— Как вам сказать. Он соблазняет женщин. Как Казанова! — вспоминаю я с облегчением: про Казанову поют Бутусов и Леонтьев.
— Так он плохой!
— Он все–таки поэт, он песню сочинил, ту, что поет Лаура …
— Его любовница? Ах, вот зачем ему нужна Анна: он задумал бросить Лауру!.. Он подлец.
— Он любит женщин, — я тяну свою линию. — Пушкин ведь тоже был волокитой. И Дон Гуан бесстрашный, вы же помните, как погиб Пушкин.
Подмосковные продавщицы, решаю я. Настя и Юля. У них, наверное, распространяют билеты. Такой тихий культурный магазин. Канцтовары, проявка фотопленки, сериалы в обеденный перерыв… Девочки ждали понятных мотивов: опорочить, завладеть наследством. Ссылки на Пушкина неуместны, их не волнует судьба сценариста.
— А вы, девочки, чем занимаетесь?
— Мы с Юлей учимся в Московской академии управления, — девочки спешат меня обрадовать и рапортуют чуть ли не хором, приветливо распахнув глаза. — Мы москвички и очень любим театры, особенно Большой. У нас преддипломная практика.
Я успеваю ухватить пирожное и коктейль — исключительно для ритуала, возвращаюсь в зал и обнаруживаю в партере студенток. Все правильно, и мы так делали.
— Настя заметила, рядом с вами не занято… Вы не скажете, как все кончится?.. Плохо? Он ее бросит?
— Нет, к ним явится командор… — я провоцирую минуту молчания. — Ну, статуя, памятник ее мужу! Каменный гость.
Девочки вспыхивают догадкой:
— Так это мистика?!!
19
В самолете я дочитываю Чмутова — в Москве я обычно не читаю. Глаза теперь видят далеко, и однажды после перерыва в московских вылазках я придумала развлечение для метро. Для меня тот перерыв был размером с Лельку, а для Москвы это были размеры Лужкова, Манежной площади и памятника Петру. Как всегда, Москва в метро читала: новые книжки, глянцевые обложки — и я стала читать у соседей. Это было ужасно интересно.
В Свердловске я долго искала текст про навозников, листала черные книжки издательства «Вагриус» и не хотела ничего другого. Леня забрал книгу из моей сумочки, стал читать сам и как–то вечером прочел мне вслух философский отрывочек — о жизни и смерти внутри восковой лампы… Я сразу же узнала автора — это он! Только он мог написать про скарабеев! Оказалось, он и написал — в другом романе, в «Жизни насекомых».
20
Чмутов сказал мне, что знаком с Пелевиным:
— Позвони, расскажи эту байку, ему будет приятно. Хошь, дам телефон? Прямо сейчас позвони. Правда, у него автоответчик.

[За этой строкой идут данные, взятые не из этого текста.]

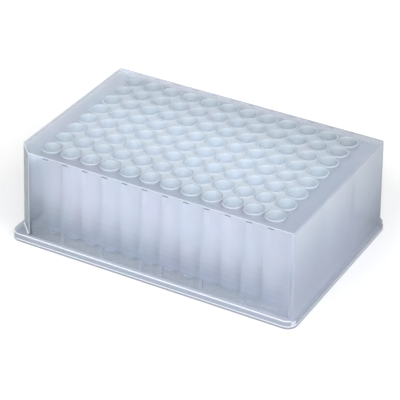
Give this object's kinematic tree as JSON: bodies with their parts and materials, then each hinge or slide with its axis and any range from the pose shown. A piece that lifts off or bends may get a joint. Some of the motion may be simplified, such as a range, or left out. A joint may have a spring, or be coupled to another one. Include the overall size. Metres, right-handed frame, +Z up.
{
  "type": "well plate",
  "caption": "Open rectangular plate with a grid of deep round-bottomed wells inside a straight skirt, for holding, mixing and storing many small liquid samples side by side.",
  "frame": {"origin": "centre of the base rectangle, on the surface that the plate stands on", "axes": "+X along the rows of wells, the long way; +Y across them, away from the keyed corner's side; +Z up out of the wells"},
  "size_m": [0.1278, 0.0854, 0.0415],
  "materials": {
    "polypropylene": "natural, translucent polypropylene as moulded: milky and faintly blue, satin outside, with soft highlights"
  },
  "bodies": {
    "root": {"well_plate": "polypropylene"}
  },
  "joints": []
}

Чмутов теперь звонил, иногда мне, иногда мужу. Ленины разговоры были короткими, они его не цепляли. Леня как–то сказал: «У меня всего один выходной, и я не могу себе позволить заводить новых друзей». А я позволила, я завела звонки, от которых екало в груди и после которых улыбалась перед сном. Я угадывала, когда он звонил, но не бросалась к трубке, дочки узнавали его голос и подзывали меня специальным звуком, чем–то средним между «чму» и «чмо». Мы разговаривали нечасто, это был мой факультатив, необязательный курс с редкими сообщениями. Иногда среди быта и беготни я забывала о нем, потом, спохватываясь, что упущу удачную шутку или сюжет, делала пометки на бумажках телефонного кубика. Одна моя шутка была фривольной: «Что значит дамский угодник? Он старается даме угодить или в даму угодить?»